- **Your instructions**
Output the data exactly, with every line intact.

———

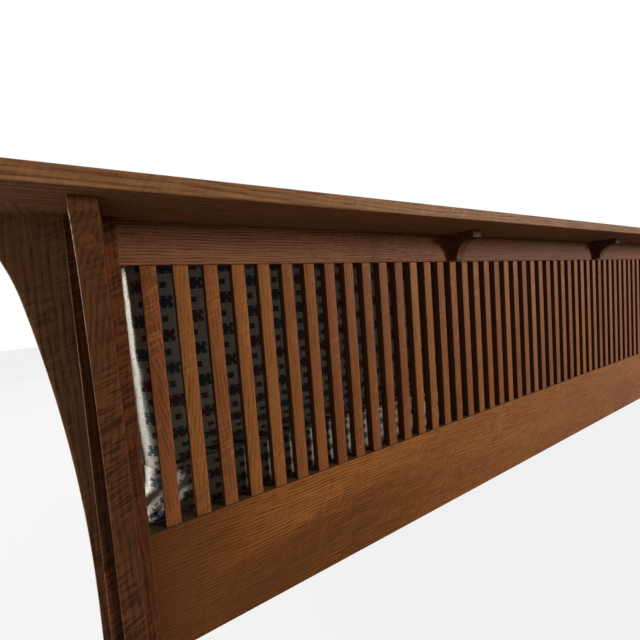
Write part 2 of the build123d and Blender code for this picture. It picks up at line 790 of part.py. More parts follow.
def back_cushion(x_mid):
    """A back cushion: fuller at its foot, crowned in front and behind, its top leaning forward."""
    height = back_cushion_top - back_cushion_bottom
    sections = []
    for along, crown_share, draw_share, round_share in back_form_shares:
        inset = back_cushion_edge_round * round_share
        half = cushion_width / 2 - cushion_draw * draw_share - inset
        thickness = back_cushion_edge_thickness * (1 - along) + back_cushion_top_thickness * along
        middle_rear_y = back_cushion_rear_y - back_cushion_lean * along
        rear_y = middle_rear_y - inset
        front_y = middle_rear_y - thickness + inset
        front_crown = back_cushion_front_crown * crown_share
        rear_crown = back_cushion_rear_crown * crown_share
        face = section_with_arcs(half, front_y, rear_y, front_crown, rear_crown)
        sections.append(Pos(x_mid, 0, back_cushion_bottom + height * along) * face)
    return loft(sections)


# Every node of the settle
def row_names(count):
    """Names for what stands in a row, from left to right."""
    between = ["middle"] if count == 3 else [f"middle_{index + 1}" for index in range(count - 2)]
    return ["left"] + between + ["right"]


parts = {}
side_names = {-1: "left", 1: "right"}
whole_corbel = corbel_solid(long_corbel_outline())
long_corbel = whole_corbel - plug_rod(peg_fit)
corbel_plug = whole_corbel & plug_rod(0)
short_corbel = corbel_solid(short_corbel_outline())
corbel_plugs = []
rail_outer_x = post_mid_x + rail_thickness / 2
rail_outer_y = back_post_mid_y + rail_thickness / 2

for side, name in side_names.items():
    for is_back, place in ((True, "back"), (False, "front")):
        column = post(side, is_back)
        parts[f"post_{place}_{name}"] = column - holes_near(screw_holes, column)
        parts[f"corner_block_{place}_{name}"] = corner_block(side, is_back)
    parts[f"arm_board_{name}"] = arm_board(side)
    top_rail = side_rail(side, top_rail_range)
    parts[f"side_top_rail_{name}"] = with_side_mortises(top_rail, side, top_rail_bottom, 1)
    lower_rail = side_rail(side, lower_rail_range) - stringer_mortise(side)
    parts[f"side_lower_rail_{name}"] = with_side_mortises(lower_rail, side, lower_rail_top, -1)
    parts[f"side_slats_{name}"] = side_slats(side)
    parts[f"side_pegs_{name}"] = grouped(peg(*start) for start in side_peg_starts(side))
    parts[f"cross_stretcher_{name}"] = cross_stretcher(side)
    parts[f"long_corbel_back_{name}"] = rearward_piece(long_corbel, side * post_mid_x, back_post_outer_y)
    corbel_plugs.append(rearward_piece(corbel_plug, side * post_mid_x, back_post_outer_y))
    for y_mid, place in ((back_post_mid_y, "rear"), (front_post_mid_y, "front")):
        parts[f"long_corbel_{place}_side_{name}"] = outward_piece(long_corbel, side, y_mid, post_outer_x)
        corbel_plugs.append(outward_piece(corbel_plug, side, y_mid, post_outer_x))
    parts[f"short_corbel_side_{name}"] = outward_piece(short_corbel, side, panel_mid_y, rail_outer_x)
    short_corbel_x = side * back_corbel_spacing / 2
    parts[f"short_corbel_back_{name}"] = rearward_piece(short_corbel, short_corbel_x, rail_outer_y)

back_top_rail = long_rail(back_post_mid_y, top_rail_range)
parts["back_top_rail"] = with_back_mortises(back_top_rail, top_rail_bottom, 1)
back_lower_rail = long_rail(back_post_mid_y, lower_rail_range) - stretcher_mortises(back_rail_face_y, 1)
back_lower_rail = back_lower_rail - holes_near(screw_holes, back_lower_rail)
parts["back_lower_rail"] = with_back_mortises(back_lower_rail, lower_rail_top, -1)
front_rail = long_rail(front_post_mid_y, front_rail_range) - stretcher_mortises(front_rail_face_y, -1)
parts["front_rail"] = front_rail - holes_near(screw_holes, front_rail)
for index, name in enumerate(row_names(back_bay_count)):
    parts[f"back_slats_{name}"] = back_slat_bay(index)

parts["back_shelf"] = back_shelf()
parts["mitre_splines"] = grouped(spline_solid(side, 0) for side in (-1, 1))
parts["post_dowels"] = grouped(post_dowels(0, 0))
parts["shelf_blocks"] = shelf_blocks()
parts["corbel_plugs"] = grouped(corbel_plugs)
parts["back_pegs"] = grouped(peg(*start) for side in (-1, 1) for start in back_peg_starts(side))
parts["front_pegs"] = grouped(peg(*start) for side in (-1, 1) for start in front_peg_starts(side))
parts["glides"] = grouped(glide(side, y) for side in (-1, 1) for y in (back_post_mid_y, front_post_mid_y))
parts["deck_ledger_back"] = ledger(True)
parts["deck_ledger_front"] = ledger(False)
parts["deck_stringer"] = deck_stringer()
parts["deck_slats"] = deck_slats()
parts["deck_slat_screws"] = grouped(screws(deck_screw_places, deck_screw_length))
parts["ledger_screws"] = grouped(screws(all_ledger_screw_places, ledger_screw_length))
parts["corner_block_screws"] = grouped(screws(all_corner_screw_places, block_screw_length))
for x_mid, name in zip(cushion_places, row_names(cushion_count)):
    parts[f"seat_cushion_{name}"] = seat_cushion(x_mid)
    parts[f"back_cushion_{name}"] = back_cushion(x_mid)

for name, shape in parts.items():
    export_step(shape, f"parts/{name}.step")
    size = shape.bounding_box().size
    print(name, round(size.X, 1), round(size.Y, 1), round(size.Z, 1))
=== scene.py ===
# %% [markdown]
# A mission settle in quartered oak, dressed for its picture.
# The settle itself is already measured: every rail, post and board arrives as a fixed frame in metres, with X
# along the seat, the front towards -Y and Z up. This lesson gives the oak its figure, makes the slats, screws
# and welts that repeat, stuffs the cushions with a cloth simulation, and sets a camera and soft lamps.

# %% Load the settle
import math
import bpy
import numpy as np
from mathutils import Matrix, Vector


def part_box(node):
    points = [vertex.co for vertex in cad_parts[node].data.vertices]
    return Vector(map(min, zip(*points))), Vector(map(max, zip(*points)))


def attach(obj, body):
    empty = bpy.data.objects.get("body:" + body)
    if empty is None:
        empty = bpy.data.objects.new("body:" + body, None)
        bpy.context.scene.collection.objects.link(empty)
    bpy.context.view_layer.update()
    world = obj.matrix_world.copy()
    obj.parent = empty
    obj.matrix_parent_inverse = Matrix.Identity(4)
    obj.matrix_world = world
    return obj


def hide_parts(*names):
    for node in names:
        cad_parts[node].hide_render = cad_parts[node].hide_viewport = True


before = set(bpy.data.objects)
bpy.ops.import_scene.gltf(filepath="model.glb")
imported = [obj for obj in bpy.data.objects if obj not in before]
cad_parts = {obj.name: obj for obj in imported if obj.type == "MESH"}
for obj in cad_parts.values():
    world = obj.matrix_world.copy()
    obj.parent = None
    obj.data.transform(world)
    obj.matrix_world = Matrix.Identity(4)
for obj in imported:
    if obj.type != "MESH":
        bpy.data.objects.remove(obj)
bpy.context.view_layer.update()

FRAME_BODY = "frame"
SIDES = ("left", "right")
ROW = ("left", "middle", "right")
MM = 0.001


def add_object(name, data):
    """An object in the scene."""
    made = bpy.data.objects.new(name, data)
    bpy.context.scene.collection.objects.link(made)
    return made


# %% [markdown]
# The camera stands behind the settle, near its back right corner and a hand's width under the shelf's top. Its
# lens is as wide as a phone's, so it has to stand at the true place: no cropping gives the same perspective.
# That place is measured from the corner post and the shelf, and the turn is three angles: yaw along the back, a
# slight pitch down, and the roll of a picture held by hand.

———

- **Task solution**
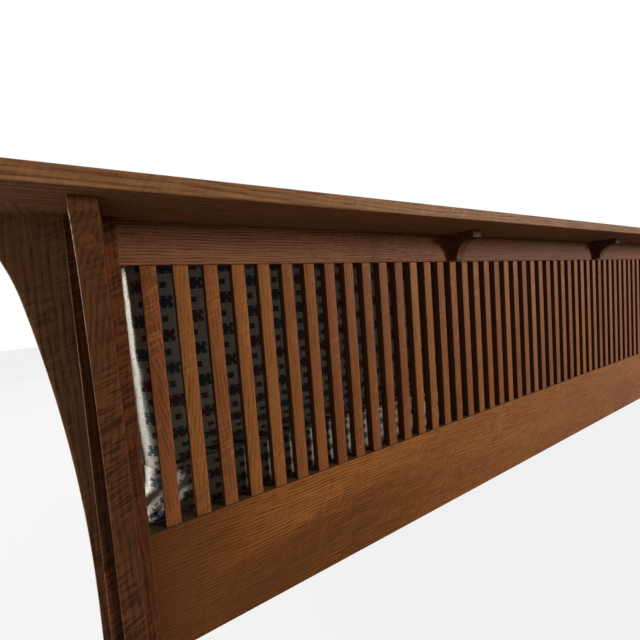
Write part 2 of the build123d and Blender code for this picture. It picks up at line 790 of part.py. More parts follow.
def back_cushion(x_mid):
    """A back cushion: fuller at its foot, crowned in front and behind, its top leaning forward."""
    height = back_cushion_top - back_cushion_bottom
    sections = []
    for along, crown_share, draw_share, round_share in back_form_shares:
        inset = back_cushion_edge_round * round_share
        half = cushion_width / 2 - cushion_draw * draw_share - inset
        thickness = back_cushion_edge_thickness * (1 - along) + back_cushion_top_thickness * along
        middle_rear_y = back_cushion_rear_y - back_cushion_lean * along
        rear_y = middle_rear_y - inset
        front_y = middle_rear_y - thickness + inset
        front_crown = back_cushion_front_crown * crown_share
        rear_crown = back_cushion_rear_crown * crown_share
        face = section_with_arcs(half, front_y, rear_y, front_crown, rear_crown)
        sections.append(Pos(x_mid, 0, back_cushion_bottom + height * along) * face)
    return loft(sections)


# Every node of the settle
def row_names(count):
    """Names for what stands in a row, from left to right."""
    between = ["middle"] if count == 3 else [f"middle_{index + 1}" for index in range(count - 2)]
    return ["left"] + between + ["right"]


parts = {}
side_names = {-1: "left", 1: "right"}
whole_corbel = corbel_solid(long_corbel_outline())
long_corbel = whole_corbel - plug_rod(peg_fit)
corbel_plug = whole_corbel & plug_rod(0)
short_corbel = corbel_solid(short_corbel_outline())
corbel_plugs = []
rail_outer_x = post_mid_x + rail_thickness / 2
rail_outer_y = back_post_mid_y + rail_thickness / 2

for side, name in side_names.items():
    for is_back, place in ((True, "back"), (False, "front")):
        column = post(side, is_back)
        parts[f"post_{place}_{name}"] = column - holes_near(screw_holes, column)
        parts[f"corner_block_{place}_{name}"] = corner_block(side, is_back)
    parts[f"arm_board_{name}"] = arm_board(side)
    top_rail = side_rail(side, top_rail_range)
    parts[f"side_top_rail_{name}"] = with_side_mortises(top_rail, side, top_rail_bottom, 1)
    lower_rail = side_rail(side, lower_rail_range) - stringer_mortise(side)
    parts[f"side_lower_rail_{name}"] = with_side_mortises(lower_rail, side, lower_rail_top, -1)
    parts[f"side_slats_{name}"] = side_slats(side)
    parts[f"side_pegs_{name}"] = grouped(peg(*start) for start in side_peg_starts(side))
    parts[f"cross_stretcher_{name}"] = cross_stretcher(side)
    parts[f"long_corbel_back_{name}"] = rearward_piece(long_corbel, side * post_mid_x, back_post_outer_y)
    corbel_plugs.append(rearward_piece(corbel_plug, side * post_mid_x, back_post_outer_y))
    for y_mid, place in ((back_post_mid_y, "rear"), (front_post_mid_y, "front")):
        parts[f"long_corbel_{place}_side_{name}"] = outward_piece(long_corbel, side, y_mid, post_outer_x)
        corbel_plugs.append(outward_piece(corbel_plug, side, y_mid, post_outer_x))
    parts[f"short_corbel_side_{name}"] = outward_piece(short_corbel, side, panel_mid_y, rail_outer_x)
    short_corbel_x = side * back_corbel_spacing / 2
    parts[f"short_corbel_back_{name}"] = rearward_piece(short_corbel, short_corbel_x, rail_outer_y)

back_top_rail = long_rail(back_post_mid_y, top_rail_range)
parts["back_top_rail"] = with_back_mortises(back_top_rail, top_rail_bottom, 1)
back_lower_rail = long_rail(back_post_mid_y, lower_rail_range) - stretcher_mortises(back_rail_face_y, 1)
back_lower_rail = back_lower_rail - holes_near(screw_holes, back_lower_rail)
parts["back_lower_rail"] = with_back_mortises(back_lower_rail, lower_rail_top, -1)
front_rail = long_rail(front_post_mid_y, front_rail_range) - stretcher_mortises(front_rail_face_y, -1)
parts["front_rail"] = front_rail - holes_near(screw_holes, front_rail)
for index, name in enumerate(row_names(back_bay_count)):
    parts[f"back_slats_{name}"] = back_slat_bay(index)

parts["back_shelf"] = back_shelf()
parts["mitre_splines"] = grouped(spline_solid(side, 0) for side in (-1, 1))
parts["post_dowels"] = grouped(post_dowels(0, 0))
parts["shelf_blocks"] = shelf_blocks()
parts["corbel_plugs"] = grouped(corbel_plugs)
parts["back_pegs"] = grouped(peg(*start) for side in (-1, 1) for start in back_peg_starts(side))
parts["front_pegs"] = grouped(peg(*start) for side in (-1, 1) for start in front_peg_starts(side))
parts["glides"] = grouped(glide(side, y) for side in (-1, 1) for y in (back_post_mid_y, front_post_mid_y))
parts["deck_ledger_back"] = ledger(True)
parts["deck_ledger_front"] = ledger(False)
parts["deck_stringer"] = deck_stringer()
parts["deck_slats"] = deck_slats()
parts["deck_slat_screws"] = grouped(screws(deck_screw_places, deck_screw_length))
parts["ledger_screws"] = grouped(screws(all_ledger_screw_places, ledger_screw_length))
parts["corner_block_screws"] = grouped(screws(all_corner_screw_places, block_screw_length))
for x_mid, name in zip(cushion_places, row_names(cushion_count)):
    parts[f"seat_cushion_{name}"] = seat_cushion(x_mid)
    parts[f"back_cushion_{name}"] = back_cushion(x_mid)

for name, shape in parts.items():
    export_step(shape, f"parts/{name}.step")
    size = shape.bounding_box().size
    print(name, round(size.X, 1), round(size.Y, 1), round(size.Z, 1))
=== scene.py ===
# %% [markdown]
# A mission settle in quartered oak, dressed for its picture.
# The settle itself is already measured: every rail, post and board arrives as a fixed frame in metres, with X
# along the seat, the front towards -Y and Z up. This lesson gives the oak its figure, makes the slats, screws
# and welts that repeat, stuffs the cushions with a cloth simulation, and sets a camera and soft lamps.

# %% Load the settle
import math
import bpy
import numpy as np
from mathutils import Matrix, Vector


def part_box(node):
    points = [vertex.co for vertex in cad_parts[node].data.vertices]
    return Vector(map(min, zip(*points))), Vector(map(max, zip(*points)))


def attach(obj, body):
    empty = bpy.data.objects.get("body:" + body)
    if empty is None:
        empty = bpy.data.objects.new("body:" + body, None)
        bpy.context.scene.collection.objects.link(empty)
    bpy.context.view_layer.update()
    world = obj.matrix_world.copy()
    obj.parent = empty
    obj.matrix_parent_inverse = Matrix.Identity(4)
    obj.matrix_world = world
    return obj


def hide_parts(*names):
    for node in names:
        cad_parts[node].hide_render = cad_parts[node].hide_viewport = True


before = set(bpy.data.objects)
bpy.ops.import_scene.gltf(filepath="model.glb")
imported = [obj for obj in bpy.data.objects if obj not in before]
cad_parts = {obj.name: obj for obj in imported if obj.type == "MESH"}
for obj in cad_parts.values():
    world = obj.matrix_world.copy()
    obj.parent = None
    obj.data.transform(world)
    obj.matrix_world = Matrix.Identity(4)
for obj in imported:
    if obj.type != "MESH":
        bpy.data.objects.remove(obj)
bpy.context.view_layer.update()

FRAME_BODY = "frame"
SIDES = ("left", "right")
ROW = ("left", "middle", "right")
MM = 0.001


def add_object(name, data):
    """An object in the scene."""
    made = bpy.data.objects.new(name, data)
    bpy.context.scene.collection.objects.link(made)
    return made


# %% [markdown]
# The camera stands behind the settle, near its back right corner and a hand's width under the shelf's top. Its
# lens is as wide as a phone's, so it has to stand at the true place: no cropping gives the same perspective.
# That place is measured from the corner post and the shelf, and the turn is three angles: yaw along the back, a
# slight pitch down, and the roll of a picture held by hand.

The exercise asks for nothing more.